Worse yet, the substance-free approach works pretty well. Both sides are promising essentially undeliverable outcomes. But the Democrats vividly describe their proposals, which makes them vulnerable to attack but also lends their program more in the way of surface plausibility, though that of course is being attenuated over the course of the campaign. Republicans, in contrast, have offered a jury-rigged series of plans and proposals that don’t even cohere thematically.

All this is to say that the Republican campaign has been sorely disappointing to me in a lot of important way. But perhaps “disappointing” isn’t the right word. My expectations are very low. As someone who advocates changing the party in a lot of respects, I have an ambivalent relationship with the party as it is — I sense that it includes lots of people who share my instincts and preferences. For example, when McCain talked about the definition of “rich,” I thought it wasn’t trivial that he looked at the non-economic dimension of the question. In doing so, he connected with his audience and at the same time invited the ridicule of frank materialists. At the same time, I recognize that parties change and evolve in response to constituencies, long-term demographic shifts, unpredictable events, etc. While I do think the party I’d like to see is in some sense closer at hand than it was in, say, 2004, it’s still very far away.

Extreme self-righteousness is being deployed by both sides. Both sides are convinced of their moral superiority. I’ve been criticized for this stance, mainly because lots of voices on the center-left are incapable of recognizing the seriousness of their own mischaracterizations. Which is understandable. After two terms of President Bush, there is a profound sense of victimhood on the part of partisan Democrats, ranging from people I know who are eager to take the reins of power and keenly felt the defeats of 2000 and 2004 as a blow to their personal ambition to people who’ve had a visceral distaste for culturally conservative Americans that long predates the Bush Administration, rooted in personal experience of growing up in narrow-minded environments, etc., to people who have been radicalized by the perception that this White House has destroyed the country they dearly love, the lattermost being the most sympathetic group, if not always the most sensitive to context and the sweep history.

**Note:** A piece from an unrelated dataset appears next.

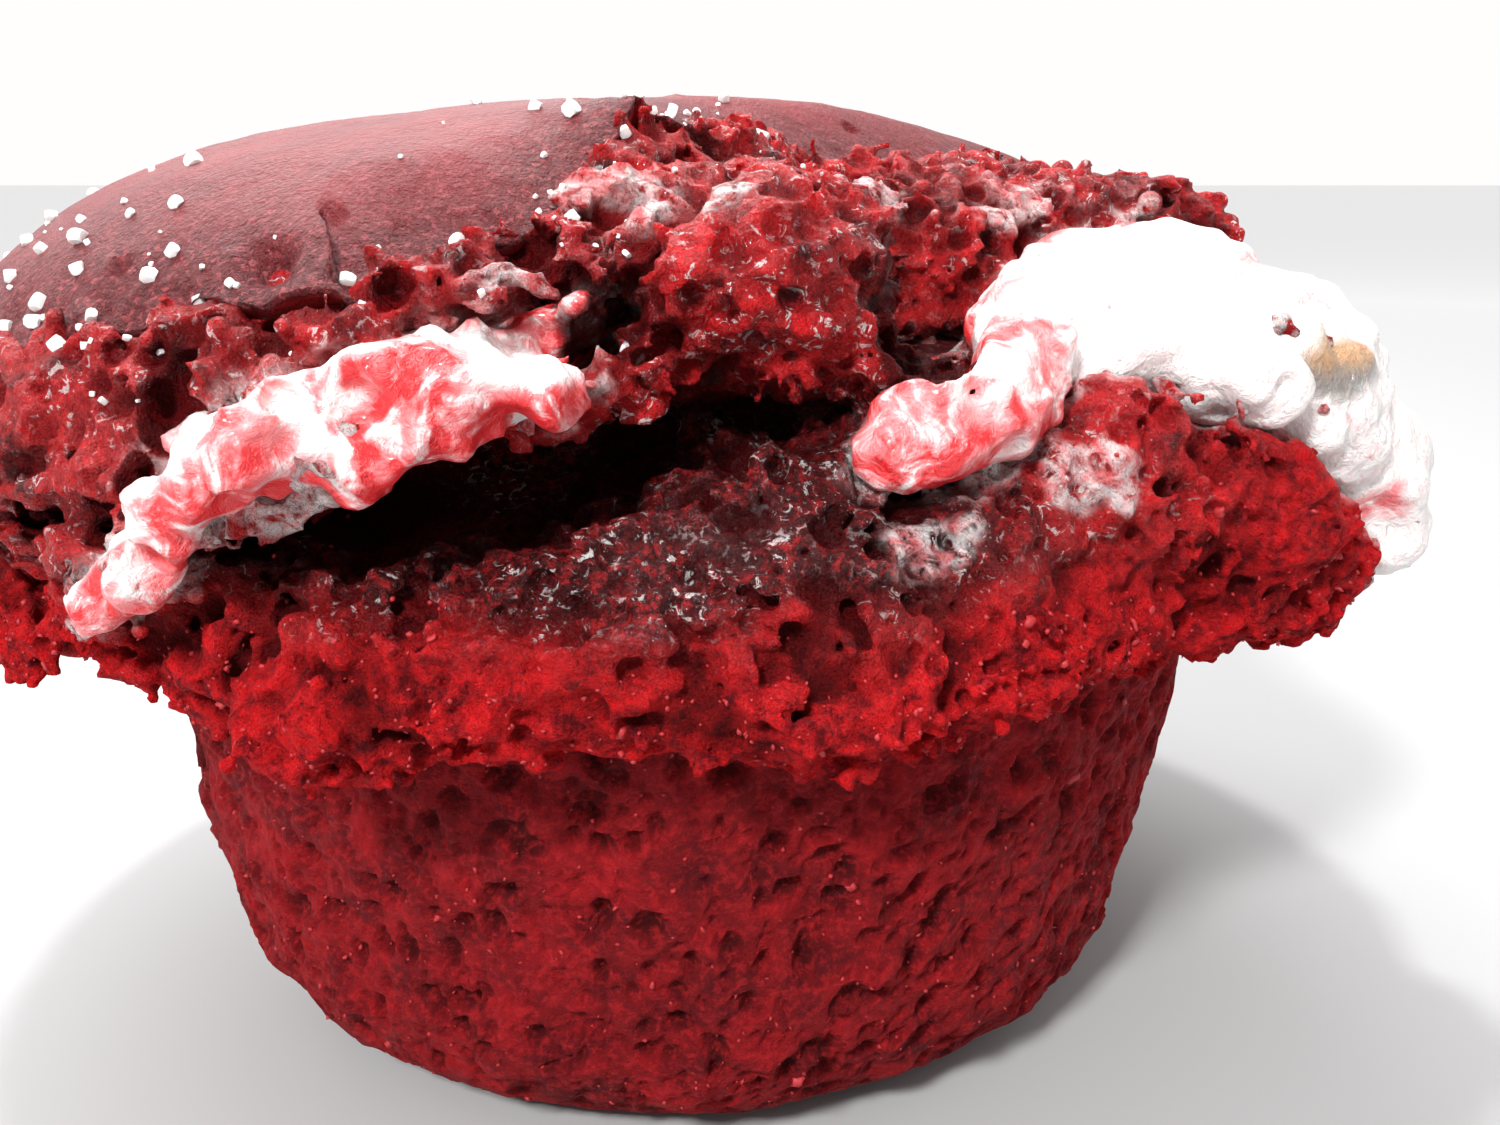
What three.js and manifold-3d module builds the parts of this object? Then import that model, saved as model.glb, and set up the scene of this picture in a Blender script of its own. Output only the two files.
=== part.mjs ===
// A cream-filled cupcake that has burst open at the front while baking.
//
// Millimetres, +Z up. The origin is the middle of the flat base, -Y is the open front and +X its right.
// The cake is one solid: a cup in the shape of its tin, a wide crown with a smooth crust over its left
// and back, and the crumb that the tear at the front lays bare. The filling is the cream that runs
// through the crown and comes out of the tear.

import * as THREE from 'three';
import { mergeVertices } from 'three/addons/utils/BufferGeometryUtils.js';
import Module from 'manifold-3d';

const wasm = await Module();
wasm.setup();

// ---------------------------------------------------------------- driving dimensions

const BASE_RADIUS = 20; // flat of the base that it rests on
const BASE_FILLET = 11; // round between the base and the wall
const CUP_RADIUS = 34.5; // top of the cup, just under the crown
const CUP_HEIGHT = 29; // base to the underside of the crown
const CROWN_RADIUS = 46; // overhanging crust, left and back
const RIM_HEIGHT = 30; // widest line of the crown
const CROWN_TOP = 58.6; // highest point of the crust
const CRUST_SQUARENESS = 2.9; // superellipse power of the crust's profile: 2 is round
const CREAM_GAP = 0.35; // clearance between the cake and the filling
const SUGAR_SIZE = 1.05; // across one crystal
const SUGAR_COUNT = 60;

// ---------------------------------------------------------------- numbers that look random

// A repeatable value between 0 and 1 for a lattice point.
function lattice(i, j, k, seed) {
  const wave = Math.sin(i * 127.1 + j * 311.7 + k * 74.7 + seed * 53.3) * 43758.5453;
  return wave - Math.floor(wave);
}

// Smooth noise between -1 and 1, with bumps about one cell across.
function noise(x, y, z, cell, seed) {
  const [u, v, w] = [x / cell, y / cell, z / cell];
  const [i, j, k] = [Math.floor(u), Math.floor(v), Math.floor(w)];
  const [a, b, c] = [u - i, v - j, w - k].map((t) => t * t * (3 - 2 * t));
  let sum = 0;
  for (const di of [0, 1]) {
    for (const dj of [0, 1]) {
      for (const dk of [0, 1]) {
        const weight = (di ? a : 1 - a) * (dj ? b : 1 - b) * (dk ? c : 1 - c);
        sum += weight * lattice(i + di, j + dj, k + dk, seed);
      }
    }
  }
  return 2 * sum - 1;
}

// A seeded stream of values between 0 and 1.
function stream(seed) {
  let state = seed;
  return () => {
    state = (state * 1664525 + 1013904223) % 4294967296;
    return state / 4294967296;
  };
}

// ---------------------------------------------------------------- surfaces

// Merges shared vertices, so that only the positions and one closed skin are left.
function weld(geometry) {
  const bare = geometry.clone();
  bare.deleteAttribute('normal');
  bare.deleteAttribute('uv');
  return mergeVertices(bare, 1e-4);
}

// Pushes the skin in and out by smooth noise, and outwards by grow.
function roughen(geometry, { lump = 0, cell = 6, seed = 1, grow = 0 }) {
  const skin = weld(geometry);
  skin.computeVertexNormals();
  const place = skin.attributes.position;
  const normal = skin.attributes.normal;
  for (let i = 0; i < place.count; i++) {
    const [x, y, z] = [place.getX(i), place.getY(i), place.getZ(i)];
    const push = grow + lump * (noise(x, y, z, cell, seed) + 0.5 * noise(x, y, z, cell / 2, seed + 7));
    place.setXYZ(
      i,
      x + push * normal.getX(i),
      y + push * normal.getY(i),
      z + push * normal.getZ(i),
    );
  }
  return skin;
}

function solid(geometry) {
  const skin = weld(geometry);
  const index = skin.index.array;
  const corners = [];
  for (let i = 0; i < index.length; i += 3) {
    const [a, b, c] = [index[i], index[i + 1], index[i + 2]];
    if (a !== b && b !== c && c !== a) corners.push(a, b, c);
  }
  return new wasm.Manifold(
    new wasm.Mesh({
      numProp: 3,
      vertProperties: new Float32Array(skin.attributes.position.array),
      triVerts: new Uint32Array(corners),
    }),
  );
}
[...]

I hate elections. I remember watching the returns in 2004 and cringing the whole time — cringing when I thought Kerry was winning, cringing when I thought Bush was winning. Strangely enough, 2006 was probably the closest I had to an election I enjoyed. I wanted Michael Steele to win and George Allen to lose, and I got half of my wish, though I know a lot of my conservative friends think I was short-sighted. Webb struck me as an interesting, impressive figure who’d bring valuable experience to the Senate, whereas Allen struck me as overrated ex-governor and bullying bozo who, lest we forget, dissed a harmless South Asian kid. I was sad to see Mike DeWine lose in Ohio and I was particularly sad to see the brilliant Jim Talent lose in Missouri, and a lot of other decent Republicans bit the dust. And yet the Republican defeat that year did look like the wake-up call Republicans needed. This year, however, that desire to see Republicans humbled as part of the process of reform and reconstruction has been decidedly complicated by the fact that I’ve really lost faith in Barack Obama. A friend of mine recently said it was hardly surprising to see where we’ve both ended up in the campaign — he’s for Obama, I’m basically against him — but the truth is that I was enthusiastic about Obama earlier on, and I did emphatically want Bush to lose in 2004. I’m also not as enthusiastic about McCain as I’d hoped to be at this point, mainly because I think the nature of the domestic challenges we’ll face over the next four year demands a sustained level of interest in thorny economic issues and an ability to unite the country — I don’t think either candidate has either quality. Iraq and Afghanistan are my deciding issue, and even there I worry about backsliding and predictable crises to come.

Overall, I wish I could sit this one out.